→ Provided data
■ ■ ■ ■ ■

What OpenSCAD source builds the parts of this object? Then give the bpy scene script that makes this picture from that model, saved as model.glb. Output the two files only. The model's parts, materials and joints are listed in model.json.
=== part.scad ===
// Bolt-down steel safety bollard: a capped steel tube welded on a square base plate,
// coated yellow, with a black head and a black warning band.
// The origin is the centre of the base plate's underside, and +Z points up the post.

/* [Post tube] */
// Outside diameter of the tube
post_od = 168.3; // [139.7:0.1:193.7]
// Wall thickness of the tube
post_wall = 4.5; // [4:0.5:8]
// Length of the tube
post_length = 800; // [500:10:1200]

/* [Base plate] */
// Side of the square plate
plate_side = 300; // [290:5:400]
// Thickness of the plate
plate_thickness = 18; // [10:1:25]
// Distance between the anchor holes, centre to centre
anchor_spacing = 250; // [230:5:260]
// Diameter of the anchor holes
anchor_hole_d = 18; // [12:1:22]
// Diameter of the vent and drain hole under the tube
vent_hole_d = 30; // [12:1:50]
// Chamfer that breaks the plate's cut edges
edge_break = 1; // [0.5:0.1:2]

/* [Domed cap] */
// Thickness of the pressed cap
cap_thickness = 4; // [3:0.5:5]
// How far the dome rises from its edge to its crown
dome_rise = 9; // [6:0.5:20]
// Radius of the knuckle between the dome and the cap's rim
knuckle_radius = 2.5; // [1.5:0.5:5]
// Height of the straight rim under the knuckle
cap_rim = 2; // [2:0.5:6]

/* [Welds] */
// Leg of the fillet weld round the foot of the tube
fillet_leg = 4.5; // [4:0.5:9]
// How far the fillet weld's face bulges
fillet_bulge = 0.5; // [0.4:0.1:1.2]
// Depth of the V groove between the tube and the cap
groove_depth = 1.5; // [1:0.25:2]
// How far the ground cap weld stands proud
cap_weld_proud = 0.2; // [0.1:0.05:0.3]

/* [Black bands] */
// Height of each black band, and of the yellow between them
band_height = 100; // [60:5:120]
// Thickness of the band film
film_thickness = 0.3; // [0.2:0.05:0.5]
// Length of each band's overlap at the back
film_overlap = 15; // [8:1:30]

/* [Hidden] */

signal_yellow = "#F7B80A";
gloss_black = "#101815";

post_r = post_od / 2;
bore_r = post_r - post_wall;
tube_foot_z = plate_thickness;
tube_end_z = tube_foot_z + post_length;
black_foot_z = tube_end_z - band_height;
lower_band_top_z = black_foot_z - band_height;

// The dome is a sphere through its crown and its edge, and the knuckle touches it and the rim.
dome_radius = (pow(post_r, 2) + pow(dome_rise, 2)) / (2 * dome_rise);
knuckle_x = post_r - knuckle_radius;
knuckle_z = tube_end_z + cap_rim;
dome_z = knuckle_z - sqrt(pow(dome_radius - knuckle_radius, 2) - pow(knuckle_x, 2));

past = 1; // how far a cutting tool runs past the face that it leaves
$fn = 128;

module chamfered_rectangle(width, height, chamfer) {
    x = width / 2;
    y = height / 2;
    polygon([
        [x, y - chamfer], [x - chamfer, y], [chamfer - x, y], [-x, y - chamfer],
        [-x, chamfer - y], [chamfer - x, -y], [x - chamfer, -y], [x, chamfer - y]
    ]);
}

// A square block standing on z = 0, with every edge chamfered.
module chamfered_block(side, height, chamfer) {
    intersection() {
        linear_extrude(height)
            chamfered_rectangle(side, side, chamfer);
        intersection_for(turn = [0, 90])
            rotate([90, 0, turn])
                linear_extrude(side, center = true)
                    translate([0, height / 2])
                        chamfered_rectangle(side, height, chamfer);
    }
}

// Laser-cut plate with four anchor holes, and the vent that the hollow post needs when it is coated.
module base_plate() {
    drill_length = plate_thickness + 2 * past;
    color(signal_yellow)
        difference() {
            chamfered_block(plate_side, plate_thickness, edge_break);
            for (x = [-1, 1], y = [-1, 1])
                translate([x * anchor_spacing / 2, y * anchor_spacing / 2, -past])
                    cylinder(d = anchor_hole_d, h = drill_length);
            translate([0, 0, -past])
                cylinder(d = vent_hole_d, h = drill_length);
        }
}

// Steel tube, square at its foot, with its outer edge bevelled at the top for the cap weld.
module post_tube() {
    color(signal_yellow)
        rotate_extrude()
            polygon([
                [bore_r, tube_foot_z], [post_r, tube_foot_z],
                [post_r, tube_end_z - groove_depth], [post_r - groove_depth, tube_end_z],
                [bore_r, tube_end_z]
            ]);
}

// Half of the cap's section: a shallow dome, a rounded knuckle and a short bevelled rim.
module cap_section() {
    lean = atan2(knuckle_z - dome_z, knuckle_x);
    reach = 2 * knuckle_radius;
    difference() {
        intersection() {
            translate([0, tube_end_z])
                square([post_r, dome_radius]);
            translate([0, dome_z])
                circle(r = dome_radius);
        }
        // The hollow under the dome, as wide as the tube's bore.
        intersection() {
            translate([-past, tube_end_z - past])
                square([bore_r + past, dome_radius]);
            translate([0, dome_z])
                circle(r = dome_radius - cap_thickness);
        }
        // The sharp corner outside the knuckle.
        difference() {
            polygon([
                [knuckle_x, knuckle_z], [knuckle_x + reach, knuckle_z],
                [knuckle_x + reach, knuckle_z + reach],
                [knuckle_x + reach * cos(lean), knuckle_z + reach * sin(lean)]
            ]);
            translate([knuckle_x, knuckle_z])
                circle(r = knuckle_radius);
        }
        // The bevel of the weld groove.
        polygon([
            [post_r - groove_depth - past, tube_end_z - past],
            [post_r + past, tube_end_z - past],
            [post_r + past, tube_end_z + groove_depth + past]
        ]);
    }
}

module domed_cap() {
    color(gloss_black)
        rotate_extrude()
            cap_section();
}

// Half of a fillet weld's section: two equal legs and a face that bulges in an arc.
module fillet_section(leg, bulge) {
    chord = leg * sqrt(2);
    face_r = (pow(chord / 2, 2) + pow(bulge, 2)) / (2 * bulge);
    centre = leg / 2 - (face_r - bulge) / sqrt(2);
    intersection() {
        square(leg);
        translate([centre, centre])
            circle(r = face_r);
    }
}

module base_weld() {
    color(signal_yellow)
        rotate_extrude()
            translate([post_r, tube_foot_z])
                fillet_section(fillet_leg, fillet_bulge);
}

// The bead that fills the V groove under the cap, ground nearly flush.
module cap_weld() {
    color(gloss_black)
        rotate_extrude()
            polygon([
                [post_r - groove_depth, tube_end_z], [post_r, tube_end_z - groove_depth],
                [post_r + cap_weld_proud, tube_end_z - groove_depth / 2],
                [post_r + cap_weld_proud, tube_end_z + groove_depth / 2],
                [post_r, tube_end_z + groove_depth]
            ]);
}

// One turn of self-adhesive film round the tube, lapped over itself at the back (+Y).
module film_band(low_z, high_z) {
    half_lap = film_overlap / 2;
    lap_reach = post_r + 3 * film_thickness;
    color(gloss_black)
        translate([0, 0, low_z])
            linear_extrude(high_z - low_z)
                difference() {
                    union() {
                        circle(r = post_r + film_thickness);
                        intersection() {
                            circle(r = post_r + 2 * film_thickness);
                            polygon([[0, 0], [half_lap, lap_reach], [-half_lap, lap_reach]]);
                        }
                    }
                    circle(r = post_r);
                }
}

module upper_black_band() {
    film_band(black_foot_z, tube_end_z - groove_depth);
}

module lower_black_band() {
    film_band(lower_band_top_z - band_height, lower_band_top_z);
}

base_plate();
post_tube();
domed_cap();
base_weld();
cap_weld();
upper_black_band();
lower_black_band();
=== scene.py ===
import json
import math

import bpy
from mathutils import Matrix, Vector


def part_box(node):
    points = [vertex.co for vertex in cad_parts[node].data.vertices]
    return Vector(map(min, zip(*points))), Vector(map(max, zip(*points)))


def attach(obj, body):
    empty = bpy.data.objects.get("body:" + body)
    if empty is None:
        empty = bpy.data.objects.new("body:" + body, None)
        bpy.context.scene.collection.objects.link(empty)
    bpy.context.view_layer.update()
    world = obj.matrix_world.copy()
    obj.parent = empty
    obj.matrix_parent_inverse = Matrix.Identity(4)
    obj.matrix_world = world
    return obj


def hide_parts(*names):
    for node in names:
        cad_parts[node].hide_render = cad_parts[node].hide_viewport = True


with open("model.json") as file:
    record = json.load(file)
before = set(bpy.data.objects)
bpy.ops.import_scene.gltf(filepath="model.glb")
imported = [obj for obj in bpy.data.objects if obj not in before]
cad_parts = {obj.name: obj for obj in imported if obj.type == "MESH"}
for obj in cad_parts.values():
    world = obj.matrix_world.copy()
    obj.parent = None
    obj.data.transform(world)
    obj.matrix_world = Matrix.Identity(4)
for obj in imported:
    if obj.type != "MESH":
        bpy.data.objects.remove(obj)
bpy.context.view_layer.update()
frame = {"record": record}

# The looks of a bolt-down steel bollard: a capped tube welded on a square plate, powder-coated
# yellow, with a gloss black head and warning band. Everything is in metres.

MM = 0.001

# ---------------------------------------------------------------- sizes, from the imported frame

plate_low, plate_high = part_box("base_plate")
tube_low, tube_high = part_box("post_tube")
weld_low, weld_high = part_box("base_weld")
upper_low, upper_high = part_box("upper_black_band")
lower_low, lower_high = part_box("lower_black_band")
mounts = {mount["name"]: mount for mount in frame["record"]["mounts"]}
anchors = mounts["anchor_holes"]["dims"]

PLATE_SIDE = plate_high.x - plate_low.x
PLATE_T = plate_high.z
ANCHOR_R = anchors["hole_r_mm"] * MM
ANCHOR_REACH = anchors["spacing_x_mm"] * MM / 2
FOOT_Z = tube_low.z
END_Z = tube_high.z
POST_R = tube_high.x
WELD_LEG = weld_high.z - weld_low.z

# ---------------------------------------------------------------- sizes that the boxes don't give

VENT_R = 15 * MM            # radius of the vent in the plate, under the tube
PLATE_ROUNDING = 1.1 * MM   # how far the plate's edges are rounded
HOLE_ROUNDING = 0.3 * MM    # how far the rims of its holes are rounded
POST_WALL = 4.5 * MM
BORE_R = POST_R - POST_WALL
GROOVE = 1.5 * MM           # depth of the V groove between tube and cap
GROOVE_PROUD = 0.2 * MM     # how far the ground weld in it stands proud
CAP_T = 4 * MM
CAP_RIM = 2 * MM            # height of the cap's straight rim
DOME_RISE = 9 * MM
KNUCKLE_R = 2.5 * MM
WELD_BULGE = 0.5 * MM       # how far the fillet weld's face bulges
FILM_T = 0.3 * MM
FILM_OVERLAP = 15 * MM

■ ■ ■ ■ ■

→ Goal
Write out, from the lines above, only those from the line with "obj.matrix_world = world" to the line with "before = set(bpy.data.objects)", exactly as given, including the first and the last.

→ Exercise output
    obj.matrix_world = world
    return obj


def hide_parts(*names):
    for node in names:
        cad_parts[node].hide_render = cad_parts[node].hide_viewport = True


with open("model.json") as file:
    record = json.load(file)
before = set(bpy.data.objects)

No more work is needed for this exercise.